REQUIREMENTS. Output only the span of lines that begins at the line containing "upper_end, *_, lower_end" and ends at the last line of the data, both included, exactly as they appear.

DATASET EXCERPT.
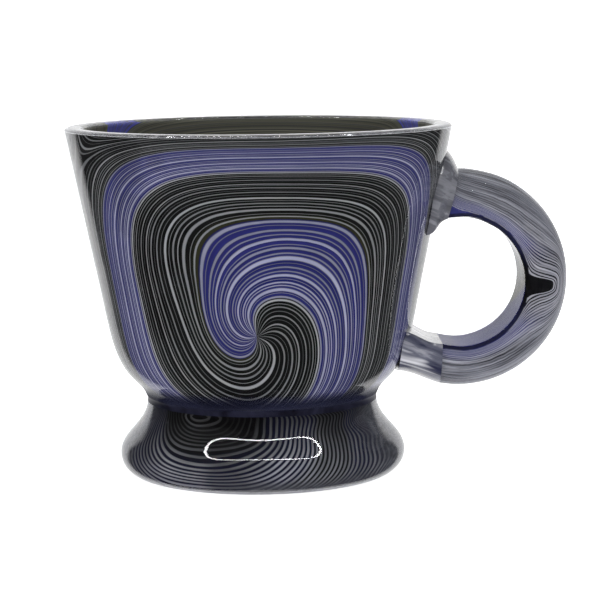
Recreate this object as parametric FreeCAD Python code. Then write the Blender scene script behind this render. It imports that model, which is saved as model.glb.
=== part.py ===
import FreeCAD, Part

import math
import os

# Shaving mug in lampworked borosilicate glass: a tapered bowl on a flared hollow foot, with a
# half-round rod bent round as a ring handle. Every coloured part is a gather of ground glass
# under a combed line-work layer under a clear casing, and clear glass seals join the gathers.
# Millimetres, +Z up, the foot's ground ring on Z = 0, the handle toward +X.

V = FreeCAD.Vector

# ---- heights of the rings where one gather meets the next ----
FOOT_BEAD_TOP = 1.2
FOOT_TOP = 18.2
SEAL_TOP = 19.8
BOWL_TOP = 85.5
LIP_TOP = 86.1

# ---- bowl: its outside and the cup of line work inside it, as (radius, z) ----
# each is a rounded shoulder that runs into a straight sloping wall
WALL_STATIONS = 6
BOWL_SHOULDER = ((28.75, SEAL_TOP), (30.0, 22.0), (32.2, 24.2), (35.5, 29.2))
BOWL_WALL_FOOT = (37.6, 36.0)
BOWL_RIM = (47.5, BOWL_TOP)
CUP_SHOULDER = ((0.0, 20.7), (12.0, 20.7), (22.0, 20.8), (29.3, 22.6), (33.4, 27.2), (35.4, 32.0))
CUP_WALL_FOOT = (36.6, 37.0)
CUP_WALL_END = (47.0, 88.0)
BOWL_LINEWORK_THICKNESS = 0.5
BOWL_GROUND_THICKNESS = 2.9
CUP_STATIONS = 48

# ---- lip: low fire-polished clear bead on the bowl's cut edge ----
LIP_CORNER_RADIUS = 0.45

# ---- foot: the four curves of its skirt from the bead up to the waist, as (radius, z) ----
FOOT_OUTSIDE = (
    (33.5, FOOT_BEAD_TOP), (34.72, 2.6), (35.4, 5.2), (34.85, 7.6), (33.2, 10.0), (31.2, 12.3),
    (29.5, 14.8), (28.5, FOOT_TOP),
)
FOOT_LINEWORK_OUTSIDE = (
    (32.1, FOOT_BEAD_TOP), (33.65, 2.8), (34.4, 5.1), (33.85, 7.1), (32.3, 9.3), (30.35, 11.5),
    (28.6, 14.3), (27.5, FOOT_TOP),
)
FOOT_GROUND_OUTSIDE = (
    (31.4, FOOT_BEAD_TOP), (33.1, 2.9), (33.9, 5.1), (33.4, 6.9), (31.9, 9.0), (29.95, 11.2),
    (28.15, 14.1), (27.0, FOOT_TOP),
)
FOOT_INSIDE = (
    (27.8, FOOT_BEAD_TOP), (28.4, 4.2), (28.0, 6.6), (27.0, 8.8), (25.6, 11.2), (24.5, 14.2),
    (24.0, FOOT_TOP),
)
FOOT_RING_INNER_RADIUS = 28.6
FOOT_RING_OUTER_RADIUS = 30.8

# ---- waist seal: the ring of clear glass between the foot and the bowl ----
SEAL_INNER_RADIUS = 22.0
SEAL_BULGE_RADIUS = 28.45

# ---- handle: a D section carried round between the finger hole's circle and the outer circle ----
FINGER_HOLE_CENTRE = (48.7, 47.6)
FINGER_HOLE_RADIUS = 15.8
HANDLE_OUTER_CENTRE = (49.0, 47.8)
HANDLE_OUTER_RADIUS = 26.9
# bearings of each end face from +X in degrees: (at the finger hole, at the outside)
HANDLE_UPPER_END = (101.0, 90.0)
HANDLE_LOWER_END = (-106.0, -101.0)
HANDLE_STATION_COUNT = 14
HANDLE_WIDTH = 21.5
HANDLE_CASING_THICKNESS = 0.9
HANDLE_LINEWORK_THICKNESS = 0.5
# the casing is drawn thin over the flat inner face: share of an inset that the flat keeps
FLAT_INSET_SHARE = 0.25
# D section as (share of the half width, share of the depth), from the flat round to the crown
SECTION_ARC = ((1.0, 0.10), (1.03, 0.30), (0.93, 0.58), (0.68, 0.83), (0.35, 0.96), (0.0, 1.0))
SECTION_FLAT_SHARE = 0.93

# ---- handle seals: sections past the handle's end into the bowl's wall, (inner, outer, width) ----
UPPER_SEAL = (
    ((43.95, 62.10), (48.10, 76.75), 22.6),
    ((42.60, 60.60), (46.75, 78.80), 25.4),
    ((40.20, 59.40), (44.20, 80.00), 27.0),
)
LOWER_SEAL = (
    ((41.20, 33.00), (41.00, 22.45), 22.2),
    ((38.20, 34.60), (37.40, 23.90), 24.6),
    ((34.60, 36.00), (33.40, 24.70), 26.0),
)


def with_wall(shoulder, wall_foot, wall_end):
    """Outline of a shoulder followed by even points up a straight wall."""
    wall = [
        tuple(a + (b - a) * i / WALL_STATIONS for a, b in zip(wall_foot, wall_end))
        for i in range(WALL_STATIONS + 1)
    ]
    return (*shoulder, *wall)


def spline(points):
    """Smooth curve through the points."""
    curve = Part.BSplineCurve()
    curve.interpolate([V(x, 0, z) for x, z in points])
    return curve


def segment(a, b):
    """Straight edge in the XZ plane."""
    return Part.LineSegment(V(a[0], 0, a[1]), V(b[0], 0, b[1])).toShape()


def revolved(edges):
    """Solid of revolution about Z from a closed run of edges in the XZ plane."""
    face = Part.Face(Part.Wire(edges))
    solid = face.revolve(V(0, 0, 0), V(0, 0, 1), 360)
    return Part.makeSolid(solid) if solid.ShapeType != "Solid" else solid


BOWL_OUTSIDE = with_wall(BOWL_SHOULDER, BOWL_WALL_FOOT, BOWL_RIM)
CUP_OUTSIDE = with_wall(CUP_SHOULDER, CUP_WALL_FOOT, CUP_WALL_END)


def cup_curve(inset):
    """The cup's outside moved toward its hollow by inset, stopped level with the bowl's top."""
    master = spline(CUP_OUTSIDE)
    first, last = master.FirstParameter, master.LastParameter
    points = []
    for i in range(CUP_STATIONS + 1):
        at = first + (last - first) * i / CUP_STATIONS
        p = master.value(at)
        t = master.tangent(at)[0]
        x = p.x - t.z * inset if i else 0.0
        z = p.z + t.x * inset
        if z >= BOWL_TOP:
            x0, z0 = points[-1]
            share = (BOWL_TOP - z0) / (z - z0)
            points.append((x0 + (x - x0) * share, BOWL_TOP))
            break
        points.append((x, z))
    return points


def layer(inner, outer):
    """Shell between two profile curves that both start on the axis and end level."""
    return revolved([
        spline(outer).toShape(),
        segment(outer[-1], inner[-1]),
        spline(inner).toShape(),
        segment(inner[0], outer[0]),
    ])


def bowl():
    """Casing, line work and ground of the bowl, its outside form, and its inner edge radius."""
    lines_outside = cup_curve(0.0)
    ground_outside = cup_curve(BOWL_LINEWORK_THICKNESS)
    inside = cup_curve(BOWL_LINEWORK_THICKNESS + BOWL_GROUND_THICKNESS)
    base = (0.0, SEAL_TOP)
    rim = (0.0, BOWL_TOP)
    outside = spline(BOWL_OUTSIDE).toShape()
    casing = revolved([
        outside,
        segment(BOWL_OUTSIDE[-1], lines_outside[-1]),
        spline(lines_outside).toShape(),
        segment(lines_outside[0], base),
        segment(base, BOWL_OUTSIDE[0]),
    ])
    form = revolved([
        outside,
        segment(BOWL_OUTSIDE[-1], rim),
        segment(rim, base),
        segment(base, BOWL_OUTSIDE[0]),
    ])
    linework = layer(ground_outside, lines_outside)
    ground = layer(inside, ground_outside)
    return casing, linework, ground, form, inside[-1][0]


def lip(inner_radius):
    """Low rounded clear bead on the bowl's cut edge."""
    outer_radius = BOWL_OUTSIDE[-1][0]
    shoulder = LIP_TOP - 0.14
    crown = spline((
        (outer_radius, BOWL_TOP),
        (outer_radius - LIP_CORNER_RADIUS, shoulder),
        ((inner_radius + outer_radius) / 2.0, LIP_TOP),
        (inner_radius + LIP_CORNER_RADIUS, shoulder),
        (inner_radius, BOWL_TOP),
    )).toShape()
    return revolved([crown, segment((inner_radius, BOWL_TOP), (outer_radius, BOWL_TOP))])


def skirt(inner, outer):
    """Layer of the foot between two of its curves."""
    return revolved([
        spline(outer).toShape(),
        segment(outer[-1], inner[-1]),
        spline(inner).toShape(),
        segment(inner[0], outer[0]),
    ])


def foot_bead():
    """Low clear ring under the skirt with its lower face ground flat."""
    outer_top = FOOT_OUTSIDE[0]
    inner_top = FOOT_INSIDE[0]
    outer_low = (FOOT_RING_OUTER_RADIUS, 0.0)
    inner_low = (FOOT_RING_INNER_RADIUS, 0.0)
    outer_arc = Part.Arc(V(outer_top[0], 0, outer_top[1]), V(32.35, 0, 0.4), V(outer_low[0], 0, 0))
    inner_arc = Part.Arc(V(inner_low[0], 0, 0), V(28.05, 0, 0.42), V(inner_top[0], 0, inner_top[1]))
    return revolved([
        outer_arc.toShape(),
        segment(outer_low, inner_low),
        inner_arc.toShape(),
        segment(inner_top, outer_top),
    ])


def waist_seal():
    """Ring of clear glass melted between the foot's top and the bowl's underside."""
    middle = (FOOT_TOP + SEAL_TOP) / 2.0
    outer = Part.Arc(
        V(FOOT_OUTSIDE[-1][0], 0, FOOT_TOP),
        V(SEAL_BULGE_RADIUS, 0, middle),
        V(BOWL_OUTSIDE[0][0], 0, SEAL_TOP),
    )
    return revolved([
        outer.toShape(),
        segment((BOWL_OUTSIDE[0][0], SEAL_TOP), (SEAL_INNER_RADIUS, SEAL_TOP)),
        segment((SEAL_INNER_RADIUS, SEAL_TOP), (SEAL_INNER_RADIUS, FOOT_TOP)),
        segment((SEAL_INNER_RADIUS, FOOT_TOP), (FOOT_OUTSIDE[-1][0], FOOT_TOP)),
    ])


def section(inner, outer, width, inset):
    """Closed D section on the chord from inner to outer, made smaller all round by inset."""
    dx, dz = outer[0] - inner[0], outer[1] - inner[1]
    depth = math.hypot(dx, dz)
    dx, dz = dx / depth, dz / depth
    half = width / 2.0 - inset
    low = FLAT_INSET_SHARE * inset
    tall = depth - inset - low

    def at(across, up):
        rise = low + up * tall
        return V(inner[0] + dx * rise, across * half, inner[1] + dz * rise)

    arc = [at(s, h) for s, h in SECTION_ARC]
    arc += [at(-s, h) for s, h in reversed(SECTION_ARC[:-1])]
    over = Part.BSplineCurve()
    over.interpolate(arc)
    flat = SECTION_FLAT_SHARE
    near = Part.Arc(arc[-1], at(-0.97, 0.03), at(-flat, 0.0))
    far = Part.Arc(at(flat, 0.0), at(0.97, 0.03), arc[0])
    face = Part.LineSegment(at(-flat, 0.0), at(flat, 0.0))
    return Part.Wire([over.toShape(), near.toShape(), face.toShape(), far.toShape()])


def on_circle(centre, radius, bearing):
    """Point of a circle in the XZ plane at a bearing in degrees from +X."""
    turn = math.radians(bearing)
    return centre[0] + radius * math.cos(turn), centre[1] + radius * math.sin(turn)


def handle_stations():
    """D section chords at even bearings. The end faces lean over to meet the bowl's wall."""
    first, last = HANDLE_UPPER_END[0], HANDLE_LOWER_END[0]
    stations = []
    for i in range(HANDLE_STATION_COUNT):
        bearing = first + (last - first) * i / (HANDLE_STATION_COUNT - 1)
        outer_bearing = min(max(bearing, HANDLE_LOWER_END[1]), HANDLE_UPPER_END[1])
        inner = on_circle(FINGER_HOLE_CENTRE, FINGER_HOLE_RADIUS, bearing)
        outer = on_circle(HANDLE_OUTER_CENTRE, HANDLE_OUTER_RADIUS, outer_bearing)
        stations.append((inner, outer, HANDLE_WIDTH))
    return stations


def lofted(stations, inset=0.0):
    """Smooth solid through D sections given as (inner, outer, width)."""
    wires = [section(a, b, w, inset) for a, b, w in stations]
    return Part.makeLoft(wires, True, False)


def handle():
    """Casing, line work and solid ground core of the bent handle."""
    stations = handle_stations()
    outside = lofted(stations)
    lines = lofted(stations, HANDLE_CASING_THICKNESS)
    core = lofted(stations, HANDLE_CASING_THICKNESS + HANDLE_LINEWORK_THICKNESS)
    return outside.cut(lines), lines.cut(core), core


def one_solid(shape):
    """The largest solid of a shape."""
    return max(shape.Solids, key=lambda s: s.Volume)


def build():
    """Every piece of glass by its node name."""
    bowl_casing, bowl_linework, bowl_ground, bowl_form, inner_radius = bowl()
    handle_casing, handle_linework, handle_ground = handle()
    upper_end, *_, lower_end = handle_stations()
    return {
        "bowl_ground": bowl_ground,
        "bowl_linework": bowl_linework,
        "bowl_casing": bowl_casing,
        "lip_bead": lip(inner_radius),
        "waist_seal": waist_seal(),
        "foot_ground": skirt(FOOT_INSIDE, FOOT_GROUND_OUTSIDE),
        "foot_linework": skirt(FOOT_GROUND_OUTSIDE, FOOT_LINEWORK_OUTSIDE),
        "foot_casing": skirt(FOOT_LINEWORK_OUTSIDE, FOOT_OUTSIDE),
        "foot_rim_bead": foot_bead(),
        "handle_ground": handle_ground,
        "handle_linework": handle_linework,
        "handle_casing": handle_casing,
        "upper_handle_seal": lofted((upper_end, *UPPER_SEAL)).cut(bowl_form),
        "lower_handle_seal": lofted((lower_end, *LOWER_SEAL)).cut(bowl_form),
    }


os.makedirs("parts", exist_ok=True)
for name, shape in build().items():
    solid = one_solid(shape)
    print(name, round(solid.Volume), solid.isValid(), len(shape.Solids))
    solid.exportStep("parts/" + name + ".step")
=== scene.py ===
import math

import bpy
import numpy as np
from mathutils import Matrix, Vector


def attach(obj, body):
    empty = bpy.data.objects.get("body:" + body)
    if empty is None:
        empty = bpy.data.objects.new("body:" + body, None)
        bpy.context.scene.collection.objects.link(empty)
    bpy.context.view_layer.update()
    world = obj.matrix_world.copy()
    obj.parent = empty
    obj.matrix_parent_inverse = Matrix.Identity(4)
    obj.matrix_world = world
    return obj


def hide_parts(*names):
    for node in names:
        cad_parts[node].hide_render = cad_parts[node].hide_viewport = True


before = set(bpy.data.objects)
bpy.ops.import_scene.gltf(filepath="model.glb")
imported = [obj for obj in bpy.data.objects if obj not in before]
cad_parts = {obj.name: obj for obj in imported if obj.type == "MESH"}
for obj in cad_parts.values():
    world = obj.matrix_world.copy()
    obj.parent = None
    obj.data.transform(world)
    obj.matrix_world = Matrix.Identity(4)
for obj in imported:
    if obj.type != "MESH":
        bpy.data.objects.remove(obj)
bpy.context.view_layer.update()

# Forms and meshes are in millimetres and degrees, and make_mesh scales them to metres. The lamps
# and the camera are placed in metres.
MM = 0.001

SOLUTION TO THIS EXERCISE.
    upper_end, *_, lower_end = handle_stations()
    return {
        "bowl_ground": bowl_ground,
        "bowl_linework": bowl_linework,
        "bowl_casing": bowl_casing,
        "lip_bead": lip(inner_radius),
        "waist_seal": waist_seal(),
        "foot_ground": skirt(FOOT_INSIDE, FOOT_GROUND_OUTSIDE),
        "foot_linework": skirt(FOOT_GROUND_OUTSIDE, FOOT_LINEWORK_OUTSIDE),
        "foot_casing": skirt(FOOT_LINEWORK_OUTSIDE, FOOT_OUTSIDE),
        "foot_rim_bead": foot_bead(),
        "handle_ground": handle_ground,
        "handle_linework": handle_linework,
        "handle_casing": handle_casing,
        "upper_handle_seal": lofted((upper_end, *UPPER_SEAL)).cut(bowl_form),
        "lower_handle_seal": lofted((lower_end, *LOWER_SEAL)).cut(bowl_form),
    }


os.makedirs("parts", exist_ok=True)
for name, shape in build().items():
    solid = one_solid(shape)
    print(name, round(solid.Volume), solid.isValid(), len(shape.Solids))
    solid.exportStep("parts/" + name + ".step")
=== scene.py ===
import math

import bpy
import numpy as np
from mathutils import Matrix, Vector


def attach(obj, body):
    empty = bpy.data.objects.get("body:" + body)
    if empty is None:
        empty = bpy.data.objects.new("body:" + body, None)
        bpy.context.scene.collection.objects.link(empty)
    bpy.context.view_layer.update()
    world = obj.matrix_world.copy()
    obj.parent = empty
    obj.matrix_parent_inverse = Matrix.Identity(4)
    obj.matrix_world = world
    return obj


def hide_parts(*names):
    for node in names:
        cad_parts[node].hide_render = cad_parts[node].hide_viewport = True


before = set(bpy.data.objects)
bpy.ops.import_scene.gltf(filepath="model.glb")
imported = [obj for obj in bpy.data.objects if obj not in before]
cad_parts = {obj.name: obj for obj in imported if obj.type == "MESH"}
for obj in cad_parts.values():
    world = obj.matrix_world.copy()
    obj.parent = None
    obj.data.transform(world)
    obj.matrix_world = Matrix.Identity(4)
for obj in imported:
    if obj.type != "MESH":
        bpy.data.objects.remove(obj)
bpy.context.view_layer.update()

# Forms and meshes are in millimetres and degrees, and make_mesh scales them to metres. The lamps
# and the camera are placed in metres.
MM = 0.001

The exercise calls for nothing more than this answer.